Dosen tetap Fakultas Psikologi Universitas Katolik Widya Mandala Surabaya, Michael Seno Rahardanto mengatakan, pacaran adalah proses pengenalan antara dua individu serta proses pengembangan diri masing-masing.
Mereka yang menjalin hubungan pacaran, seharusnya sudah mencapai kata sepakat di awal sebelum menjalin hubungan. Apalagi, biasanya proses pacaran merupakan tahapan yang sering dilalui sebelum menuju jenjang pernikahan.
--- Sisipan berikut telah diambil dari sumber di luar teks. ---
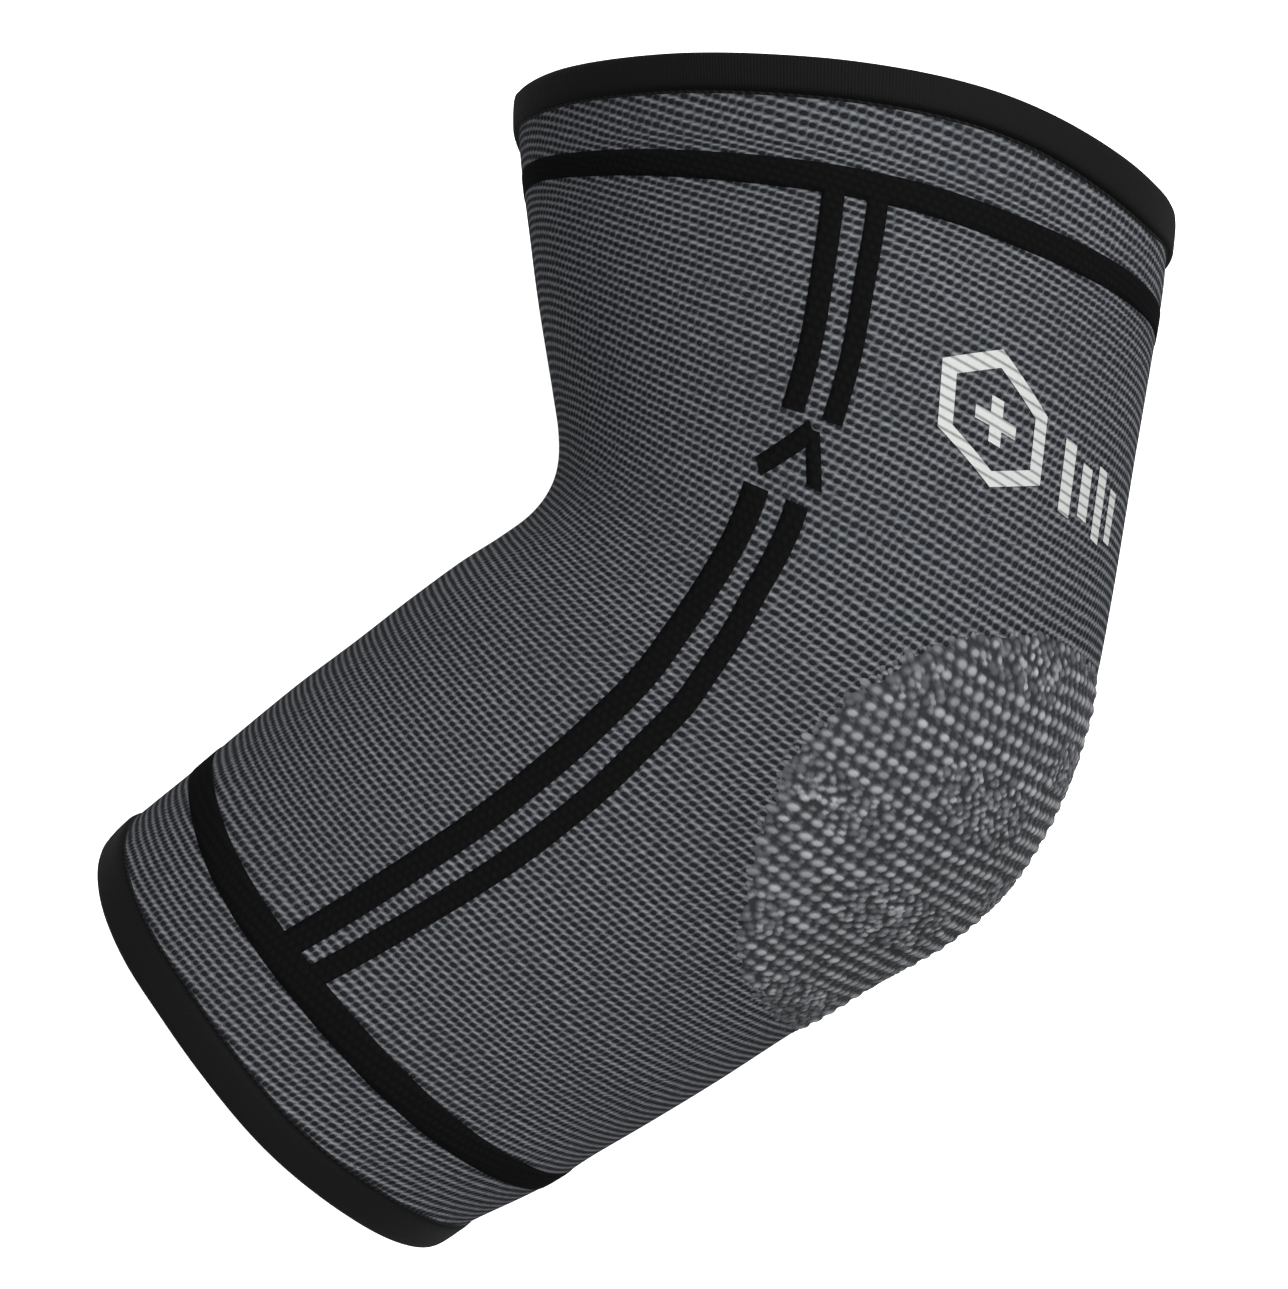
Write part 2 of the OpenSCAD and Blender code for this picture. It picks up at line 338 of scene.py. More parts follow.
def knit_lines(n, shift=0.0, slant=0.24):
    """(line 0..1, dark dot 0..1, u, v) of the mesh knit."""
    u, v = n.uv()
    wob = n.noise(n.vec(n.m("MULTIPLY", u, 0.21), n.m("MULTIPLY", v, 0.5)), 1.0, 1.0)
    v2 = n.m("ADD", v, n.m("MULTIPLY", n.m("SUBTRACT", wob, 0.5), 0.25))
    r = n.m("FLOOR", v2)
    uu = n.m("ADD", u, n.m("MULTIPLY", r, shift))
    drift = n.noise(n.vec(n.m("MULTIPLY", uu, 0.10), n.m("MULTIPLY", r, 0.37)), 1.0, 2.0)
    uu = n.m("ADD", uu, n.m("MULTIPLY", drift, 3.2))
    fu = n.m("FRACT", uu)
    fv = n.m("FRACT", v2)
    # a slanted strand between the rows of holes
    fv2 = n.m("FRACT", n.m("ADD", v2, n.m("MULTIPLY", n.m("SUBTRACT", fu, 0.5), slant)))
    line = n.step(n.m("MULTIPLY", n.m("ABSOLUTE", n.m("SUBTRACT", fv2, 0.5)), 2.0), 0.38, 0.98)
    # fades toward the strand's ends
    fade = n.m("ADD", 0.55, n.m("MULTIPLY", n.m("SINE", n.m("MULTIPLY", fu, math.pi)), 0.45))
    line = n.m("MULTIPLY", line, fade)
    du = n.m("DIVIDE", n.m("SUBTRACT", n.m("SUBTRACT", fu, 0.5), n.m("MULTIPLY", n.m("SUBTRACT", fv, 0.5), 0.35)), 0.50)
    dv = n.m("DIVIDE", n.m("SUBTRACT", n.m("SUBTRACT", fv, 0.5), n.m("MULTIPLY", n.m("SUBTRACT", fu, 0.5), -0.30)), 0.28)
    rr = n.m("ADD", n.m("MULTIPLY", du, du), n.m("MULTIPLY", dv, dv))
    dot = n.m("SUBTRACT", 1.0, n.step(rr, 0.25, 1.15))
    return line, dot, u, v


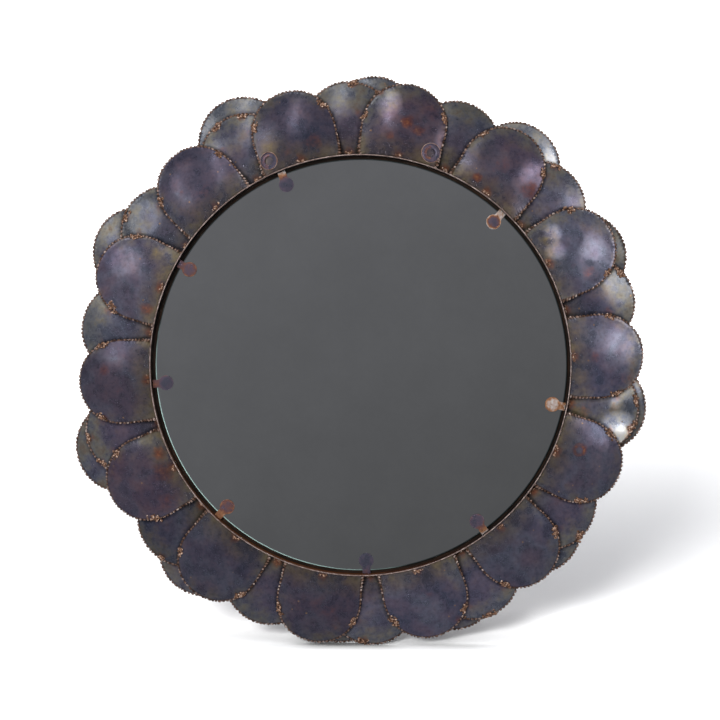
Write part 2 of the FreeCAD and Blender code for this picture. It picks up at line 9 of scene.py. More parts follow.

Pacaran yang ideal, menurut laki – laki yang akrab disapa Danto ini, adalah pacaran yang sehat atau yang menghargai satu sama lain, termasuk juga menghormati hak seksual pasangan.
“Misalnya, pacaran yang berisi pemaksaan kehendak (pelanggaran kehendak bebas) atau yang berisi aktivitas seksual pranikah.” ujar dosen di bidang Psikologi Klinis ini.
Danto menambahkan, tujuan pacaran yang sehat seharusnya adalah untuk lebih mengenal dan memahami karakter satu sama lain, serta untuk melatih pengendalian diri sendiri.
Namun jika relasi pacaran sudah melangkah ke ranah hubungan seksual, maka menurut Danto, hal tersebut akan menghilangkan fokus pengenalan karakter pasangan..
Fokus relasi akan terpusat hanya ke urusan seks dan biasanya relasi pacaran yang melibatkan aktivitas seks justru tidak bertahan hingga ke pernikahan.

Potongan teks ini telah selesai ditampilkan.